Much of what passes for VPN guidance online is not journalism - it is monetized recommendation dressed in editorial clothing. Across a significant portion of the web, pages that appear to offer impartial advice on virtual private networks consist primarily of comparison tables, ranked lists, and promotional content tied to affiliate partnerships, where the publisher earns a commission for every user who clicks through and subscribes. Understanding this structural reality is as important to digital privacy as understanding the technology itself.
How Affiliate-Driven Content Displaces Independent Analysis
The affiliate model is not inherently deceptive, but it creates consistent commercial pressure that tends to favor certain outcomes. Publishers earn revenue when readers convert - that is, when they purchase a VPN subscription through a tracked referral link. This incentive shapes which providers appear prominently, how their features are described, and which drawbacks receive mention. A provider offering a generous affiliate commission has a structural advantage over one that does not, regardless of technical merit.
The result is a publishing environment where tables and ranked lists dominate because they are optimized for quick decision-making, not informed understanding. Features like encryption protocols, logging policies, jurisdiction of incorporation, and kill-switch reliability - the factors that most directly determine whether a VPN actually protects a user - are frequently reduced to checkmarks in a column rather than explained with the depth they warrant.

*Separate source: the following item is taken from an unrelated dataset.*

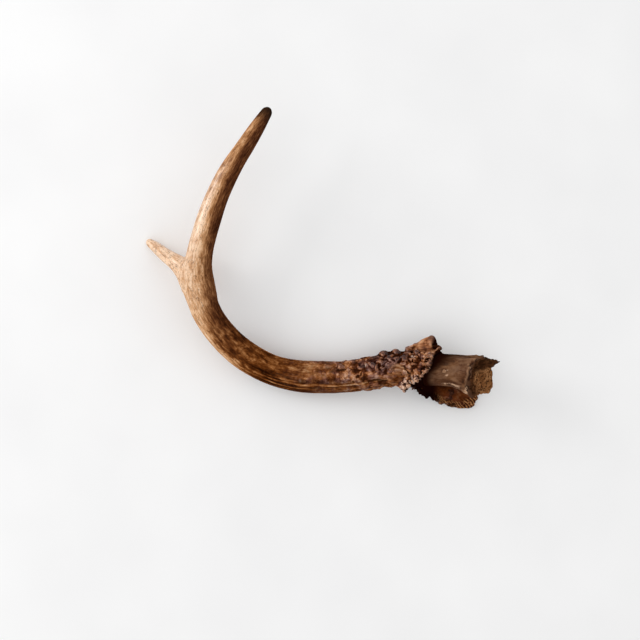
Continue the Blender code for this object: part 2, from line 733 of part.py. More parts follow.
def bone_rows():
    return np.concatenate([
        np.linspace(0, 1, CAP_ROWS),
        1 + np.linspace(0, 1, BONE_WALL_ROWS)[1:],
        2 + np.linspace(0, 1, BONE_FACE_ROWS)[1:],
    ])


def tine_rows():
    """Rows of the tine's sheet, closer together at its tip."""
    return 1 - (1 - np.linspace(0, 1, TINE_ROWS)) ** TINE_CROWDING


def thin_out(obj, triangles):
    """Keep about so many triangles, the most where the form needs them."""
    modifier = obj.modifiers.new("Fewer faces", "DECIMATE")
    now = sum(len(face.vertices) - 2 for face in obj.data.polygons)
    modifier.ratio = triangles / now
    modifier.use_collapse_triangulate = True


def boolean(obj, other, operation):
    modifier = obj.modifiers.new(operation.title(), "BOOLEAN")
    modifier.operation = operation
    modifier.solver = "EXACT"
    modifier.object = other


def block(name, size):
    mesh = bmesh.new()
    bmesh.ops.create_cube(mesh, size=size * MM)
    obj = bpy.data.objects.new(name, bpy.data.meshes.new(name))
    mesh.to_mesh(obj.data)
    mesh.free()
    return obj


def fork_cutter(name, side):
    """A block whose face stands square across the tine, half a gap from the fork's plane."""
    axis = Vector(FORK_CUT_AXIS).normalized()
    cutter = block(name, FORK_BLOCK)
    cutter.rotation_euler = axis.to_track_quat("Z", "Y").to_euler()
    middle = Vector(FORK_CUT) - Vector(ORIGIN) + axis * side * (FORK_BLOCK - PIECE_GAP) / 2
    cutter.location = middle * MM
    return cutter


def table_cutter():
    """A block with its top face at the table's height."""
    cutter = block("table", TABLE_BLOCK)
    cutter.location = (0, 0, -0.5 * TABLE_BLOCK * MM)
    return cutter


def finish(obj, colour, roughness):
    material = bpy.data.materials.new(obj.name)
    material.use_nodes = True
    shader = material.node_tree.nodes["Principled BSDF"]
    shader.inputs["Base Color"].default_value = (*colour, 1.0)
    shader.inputs["Roughness"].default_value = roughness
    shader.inputs["Metallic"].default_value = 0.0
    obj.data.materials.append(material)


def collection(name, objects, cutters=False):
    group = bpy.data.collections.new(name)
    bpy.context.scene.collection.children.link(group)
    for obj in objects:
        group.objects.link(obj)
        if cutters:
            obj.hide_render = True
            obj.display_type = "WIRE"


def clear_scene():
    for obj in list(bpy.data.objects):
        bpy.data.objects.remove(obj, do_unlink=True)


def main():
    clear_scene()
    beam = add_mesh("main_beam", AROUND, beam_rows(), beam_skin, beam_relief)
    tine = add_mesh("tine", TINE_AROUND, tine_rows(), tine_skin, tine_relief)
    tine_root = add_mesh("tine_root", TINE_AROUND, tine_rows(), tine_skin, tine_relief)
    bone = add_mesh("pedicle", BONE_AROUND, bone_rows(), bone_skin, bone_relief)
    before_fork = fork_cutter("fork_root_side", -1)
    after_fork = fork_cutter("fork_tip_side", 1)
    table = table_cutter()
    collection("deer_antler", [beam, tine, bone])
    collection("cutters", [tine_root, before_fork, after_fork, table], cutters=True)

    thin_out(beam, BEAM_TRIANGLES)
    thin_out(tine, TINE_TRIANGLES)
    thin_out(tine_root, TINE_TRIANGLES)
    thin_out(bone, BONE_TRIANGLES)
    boolean(tine_root, after_fork, "DIFFERENCE")
    boolean(beam, tine_root, "UNION")
    boolean(beam, table, "DIFFERENCE")
    boolean(tine, before_fork, "DIFFERENCE")
    boolean(tine, table, "DIFFERENCE")

    finish(beam, *BEAM_FINISH)
    finish(tine, *TINE_FINISH)
    finish(bone, *BONE_FINISH)


main()
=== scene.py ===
"""The looks of a deer antler with its burr and a broken piece of skull bone, on a pale table.

The antler's skin (beam, tine and burr in one) and the bone's skin are grown from flat sheets on the
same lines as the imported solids, and stand in for them. Points and sizes are millimetres until a
finished skin is scaled to metres.
"""

import math

import bmesh
import bpy
import numpy as np
from mathutils import Matrix, Vector, kdtree, noise


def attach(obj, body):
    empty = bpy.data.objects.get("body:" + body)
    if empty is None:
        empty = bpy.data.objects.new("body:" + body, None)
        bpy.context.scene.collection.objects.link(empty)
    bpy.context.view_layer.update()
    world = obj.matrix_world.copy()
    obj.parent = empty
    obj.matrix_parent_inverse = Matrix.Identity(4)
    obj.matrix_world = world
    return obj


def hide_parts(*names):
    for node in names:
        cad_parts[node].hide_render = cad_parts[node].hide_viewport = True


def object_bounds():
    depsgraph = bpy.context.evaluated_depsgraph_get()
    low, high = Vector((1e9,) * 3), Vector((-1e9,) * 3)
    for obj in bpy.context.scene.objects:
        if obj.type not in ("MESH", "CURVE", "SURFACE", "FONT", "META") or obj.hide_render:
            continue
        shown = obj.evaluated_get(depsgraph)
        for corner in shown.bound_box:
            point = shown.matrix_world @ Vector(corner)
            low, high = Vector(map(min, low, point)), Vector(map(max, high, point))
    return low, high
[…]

What a VPN Actually Does, and Why the Details Matter
A virtual private network establishes an encrypted tunnel between a user's device and a server operated by the VPN provider. Traffic exiting that tunnel carries the provider's IP address rather than the user's own, offering a degree of anonymity from websites and network-level observers. The strength of that protection depends on several discrete factors that comparison tables rarely address adequately.
- Encryption standard: Modern providers use AES-256 or ChaCha20 cipher suites, which are considered robust against current computational attacks.
- Protocol: WireGuard, OpenVPN, and IKEv2 each carry different trade-offs between speed, security, and compatibility.
- Logging policy: A no-logs claim is only meaningful if the provider's jurisdiction does not compel data retention and if the policy has been tested - for instance, through a server seizure that yielded no user data.
- Kill switch: This feature cuts internet access if the VPN connection drops, preventing unencrypted traffic from leaking the user's real IP address.
None of these considerations translate cleanly into a star rating or a ranked position in a top-ten list. A provider that ranks first in an affiliate-heavy comparison may score that position partly because its commission structure makes it attractive to promote, not because its privacy architecture is superior.
The Broader Problem of Commercially Shaped Privacy Advice
Privacy tools occupy a category where the stakes of bad advice are unusually high. A poorly chosen VPN may log user activity, operate under a jurisdiction that requires disclosure to foreign law enforcement, or employ outdated protocols vulnerable to traffic analysis. Users who rely on VPN use for sensitive purposes - journalists in restrictive environments, activists, or anyone concerned about sustained surveillance - face genuine risks if their provider of choice fails to meet baseline standards.
The commercial distortion of VPN advice also contributes to a broader misunderstanding of what these tools can and cannot do. A VPN does not make a user anonymous in any absolute sense. It shifts the point of trust from an internet service provider to a VPN provider. Browser fingerprinting, account logins, and behavioral tracking all operate largely independently of whether a VPN is active. Readers who encounter only promotional content rarely receive this nuance.
Reading VPN Coverage with an Appropriate Level of Skepticism
Useful VPN coverage identifies the publisher's commercial relationships transparently and explains rather than merely lists the criteria used to assess providers. It acknowledges that no tool eliminates risk entirely and situates VPN use within a realistic threat model - one that accounts for what the reader is actually trying to protect and from whom.
Independent technical audits, published transparency reports, and documented responses to law enforcement requests are among the most reliable signals of a provider's actual privacy posture. These are also, not coincidentally, the details least likely to appear prominently in affiliate-driven comparison content. Readers seeking genuine guidance should treat ranked lists as a starting point for further research, not as a conclusion.